Dans toutes les sociétés, on distingue deux types de phénomènes sociaux : d’une part, ceux qui sont généraux et concernent l’ensemble de l’espèce, c’est-à-dire sinon tous les individus, du moins la plupart d’entre eux ; s’ils ne sont pas absolument identiques dans tous les cas, les variations qu’ils subissent sont comprises entre des limites très rapprochées ; d’autre part, ceux qui sont exceptionnels, et auxquels Durkheim applique le terme de " pathologiques ". Durkheim développe des points de vue importants pour la sociologie contemporaine : un fait social est normal pour un type social déterminé, considéré à une phase déterminée de son développement, quand il se produit dans la généralité des sociétés de cette espèce, étudiées à la phase correspondante de leur évolution ; on peut vérifier les résultats de la méthode précédente en montrant que la plupart des phénomènes découlent des conditions générales de la vie collective dans le type social envisagé ; cette vérification est nécessaire quand le fait se rapporte à une espèce sociale qui n’a pas encore accompli son évolution intégrale (Les Règles , 1895). La criminalité n’a donc jamais de signification qu’en fonction d’une société et d’une culture particulières. Cette culture ne comporte pas seulement des éléments matériels, mais aussi des mœurs particulières, ordonnées, qui reçoivent une signification en fonction du système de valeurs qui lui est propre.

L’apport principal de Durkheim est d’avoir montré qu’un phénomène pathologique – la criminalité par exemple – n’est pas d’ordre accidentel et ne procède pas de causes fortuites. Au contraire, il est lié " normalement " à la société, il fait partie de la culture et découle par conséquent du fonctionnement " régulier " de celle-ci.

Une autre contribution importante de Durkheim à l’explication de la conduite délinquante est constituée par son concept d’anomie . Cherchant les causes du suicide dans divers types de groupes et de sociétés, il en a noté une qui résulte d’un affaiblissement des normes sociales, des forces de contrainte qu’exerce la société sur ses membres en face de l’ambition effrénée (orientée tant vers l’acquisition des biens matériels que vers les symboles de prestige social) que fait naître chez tous les individus la société industrielle capitaliste en plein développement.

La dernière contribution majeure que l’histoire de la sociologie criminelle enregistre est celle de Sutherland.
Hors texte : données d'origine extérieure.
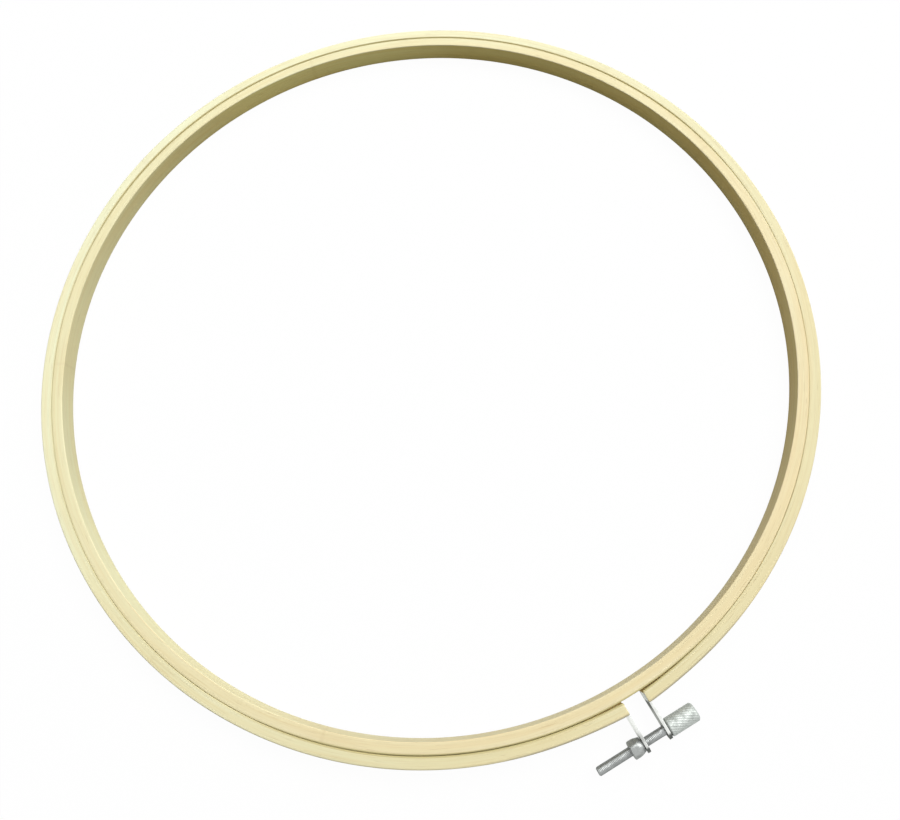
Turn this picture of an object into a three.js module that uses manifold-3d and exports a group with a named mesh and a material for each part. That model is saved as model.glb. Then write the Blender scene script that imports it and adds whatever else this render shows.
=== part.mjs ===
import * as THREE from "three";
import { mergeVertices } from "three/addons/utils/BufferGeometryUtils.js";
import Module from "manifold-3d";

// An embroidery hoop of bamboo. A plain inner ring sits inside an outer ring that is split at the front.
// A bent steel bracket is let into each end of the outer ring and riveted to it, and a thumb screw runs
// through both brackets into a nut, so that turning it draws the ends together on the cloth between the rings.
// Millimetres, +Z up. The hoop lies on z = 0 with the split facing -Y, the nut on the split's -X side and
// the thumb screw's head on its +X side. The outer ring is drawn as two halves that meet at the crown, the
// point of the ring opposite the split, which is where the ring bends most when it springs open.

// Driving dimensions of the two rings.
const clearDiameter = 283;
const innerBand = 4.1;
const outerBand = 4.2;
const ringHeight = 7.7;
const ringClearance = 0.2;
const edgeRound = 0.6;
const endFlare = 0.5;
const flareLength = 26;

// Driving dimensions of the brackets and their rivets. A bracket has a flange that comes out of the ring's
// outer wall level with the wood's end, with a rounded eye round the screw, and a tab on the ring's inner wall.
const clampGap = 7.5;
const plateThickness = 1;
const plateEdgeInset = 0.9;
const bendInside = 0.3;
const eyeReach = 3.2;
const tabLength = 15;
const tabHeight = 5;
const firstRivetInset = 5.5;
const lastRivetInset = 3.5;
const rivetDiameter = 1.6;
const rivetFlareDiameter = 2.6;
const rivetFlareDepth = 0.5;

// Driving dimensions of the thumb screw and nut, a 3 mm thread.
const screwStandOff = 10.4;
const shankDiameter = 3;
const shankLength = 27.3;
const shankTipChamfer = 0.4;
const headDiameter = 6.2;
const headLength = 10.8;
const headChamfer = 0.5;
const socketDepth = 7;
const nutAcrossFlats = 5.5;
const nutThickness = 4.4;
const nutCornerTrim = 0.3;
const nutSeatDiameter = 4.9;
const nutTaperLength = 2.8;

// Clearances: between pieces fixed to each other, under the head and the nut, between a tab and the inner
// ring, round the screw in a bracket that swings with the ring's end, and in the nut.
const seatGap = 0.1;
const bearingGap = 0.3;
const tabClearance = 0.25;
const bracketHoleClearance = 0.6;
const threadClearance = 0.15;

// Facets.
const ringSegments = 144;
const cornerSteps = 2;
const screwSegments = 24;
const headSegments = 48;
const rivetSegments = 14;
const arcSteps = 6;

// Radii measured from the hoop's own axis.
const innerRingInside = clearDiameter / 2;
const innerRingOutside = innerRingInside + innerBand;
const outerRingInside = innerRingOutside + ringClearance;
const outerRingOutside = outerRingInside + outerBand;
const tabInside = innerRingOutside + tabClearance;
const tabOutside = tabInside + plateThickness;
const screwRadius = outerRingOutside + screwStandOff;

// Distances on each side of the split's middle plane.
const woodEnd = clampGap / 2;
const flangeInside = woodEnd;
const flangeOutside = flangeInside + plateThickness;
const headBase = flangeOutside + bearingGap;
const nutFace = flangeOutside + bearingGap;

// How far along the wood each rivet stands, the last one by its distance from the tab's end.
const rivetArcs = [firstRivetInset, tabLength - lastRivetInset];

// Heights, and where the flanges end.
const midHeight = ringHeight / 2;
const flangeHeight = ringHeight - 2 * plateEdgeInset;
const flangeTip = screwRadius + eyeReach;
const tipMiddle = flangeTip - flangeHeight / 2;
const nutCorner = nutAcrossFlats / Math.sqrt(3);
const frontReach = screwRadius + Math.max(eyeReach, nutCorner, headDiameter / 2);

// The middle of a bracket's bend, which lies outside the tab and beyond the flange.
const bendOutside = bendInside + plateThickness;
const bendX = flangeInside + bendOutside;
const bendAngle = Math.asin(bendX / (tabInside + bendOutside));
const bendY = -(tabInside + bendOutside) * Math.cos(bendAngle);

const wasm = await Module();
wasm.setup();

// A closed geometry as a solid that can be joined and cut.
function solid(geometry) {
  const bare = new THREE.BufferGeometry();
  bare.setAttribute("position", geometry.getAttribute("position"));
  bare.setIndex(geometry.getIndex());
  const merged = mergeVertices(bare, 1e-4);
  return new wasm.Manifold(
    new wasm.Mesh({
      numProp: 3,
      vertProperties: merged.attributes.position.array,
      triVerts: new Uint32Array(merged.index.array),
    }),
  );
}

function geometryOf(manifold) {
  const mesh = manifold.getMesh();
  const geometry = new THREE.BufferGeometry();
  geometry.setAttribute("position", new THREE.BufferAttribute(mesh.vertProperties, 3));
  geometry.setIndex(new THREE.BufferAttribute(mesh.triVerts, 1));
  geometry.computeVertexNormals();
  return geometry;
}

// The same shape on the other side of the split's middle plane.
function mirrored(geometry) {
  const other = geometry.clone().scale(-1, 1, 1);
  other.setIndex([...other.index.array].reverse());
  other.computeVertexNormals();
  return other;
}

// A box by its lowest and highest corners.
function box([x0, y0, z0], [x1, y1, z1]) {
  const geometry = new THREE.BoxGeometry(x1 - x0, y1 - y0, z1 - z0);
  return solid(geometry.translate((x0 + x1) / 2, (y0 + y1) / 2, (z0 + z1) / 2));
}

// An outline in the hoop's plane as a slab of some height about the rings' mid height.
function slab(shape, height) {
  const geometry = new THREE.ExtrudeGeometry(shape, {
    depth: height,
    bevelEnabled: false,
    curveSegments: arcSteps,
  });
  return solid(geometry.translate(0, 0, midHeight - height / 2));
}

// A round bar on the thumb screw's axis.
function screwBar(radius, from, to) {
  const bar = new THREE.CylinderGeometry(radius, radius, to - from, screwSegments);
  return solid(bar.rotateZ(Math.PI / 2).translate((from + to) / 2, -screwRadius, midHeight));
}

// The outline of a bamboo band's section, radius across and height up, with rounded corners.
function bandSection(inside, outside) {
  const corners = [
    [outside - edgeRound, edgeRound, -0.5],
    [outside - edgeRound, ringHeight - edgeRound, 0],
    [inside + edgeRound, ringHeight - edgeRound, 0.5],
    [inside + edgeRound, edgeRound, 1],
  ];
  return corners.flatMap(([r, z, turn]) =>
    Array.from({ length: cornerSteps + 1 }, (_, k) => {
      const a = Math.PI * (turn + k / cornerSteps / 2);
      return new THREE.Vector2(r + edgeRound * Math.cos(a), z + edgeRound * Math.sin(a));
    }),
  );
}

function makeInnerRing() {
  const section = bandSection(innerRingInside, innerRingOutside);
  return new THREE.LatheGeometry([...section, section[0]], ringSegments).rotateX(Math.PI / 2);
}

// How far the outer ring stands outwards at a distance along it from its end, where the tab pushes it off.
function flare(arc) {
  return endFlare * Math.max(0, 1 - arc / flareLength) ** 2;
}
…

Approfondissant la pensée de Durkheim, Sutherland, que l’on considère à juste titre comme le fondateur de la sociologie criminelle américaine, voit dans la criminalité un processus socioculturel inhérent à chaque société.

La criminalité, processus socioculturel

Le comportement criminel s’explique, selon Sutherland, à partir d’un certain nombre de postulats.

Tout d’abord, le processus dont résulte le comportement criminel ne diffère en rien d’un processus de comportement normal.

En deuxième lieu, le comportement criminel est impliqué dans le système social " associationnel ", tout comme le comportement normal, et chacun d’eux a son mode social organisé systématiquement en groupes, cliques ou unions plus ou moins durables, soumis à une échelle de valeurs respectée.

C’est (troisième postulat) dans un système associationnel, celui des malfaiteurs, que se développe la personnalité du criminel. Les mêmes processus de base, l’apprentissage de la socialisation, qui caractérisent l’intégration des personnalités dans une culture, président à la formation de la personnalité criminelle. Puis les normes morales en vigueur dans cette culture déterminent l’attitude devant les " infractions ". Or ces normes n’indiquent aucune répréhension pour les vols, par exemple, qui constituent, dans leur cadre, une activité " normale ".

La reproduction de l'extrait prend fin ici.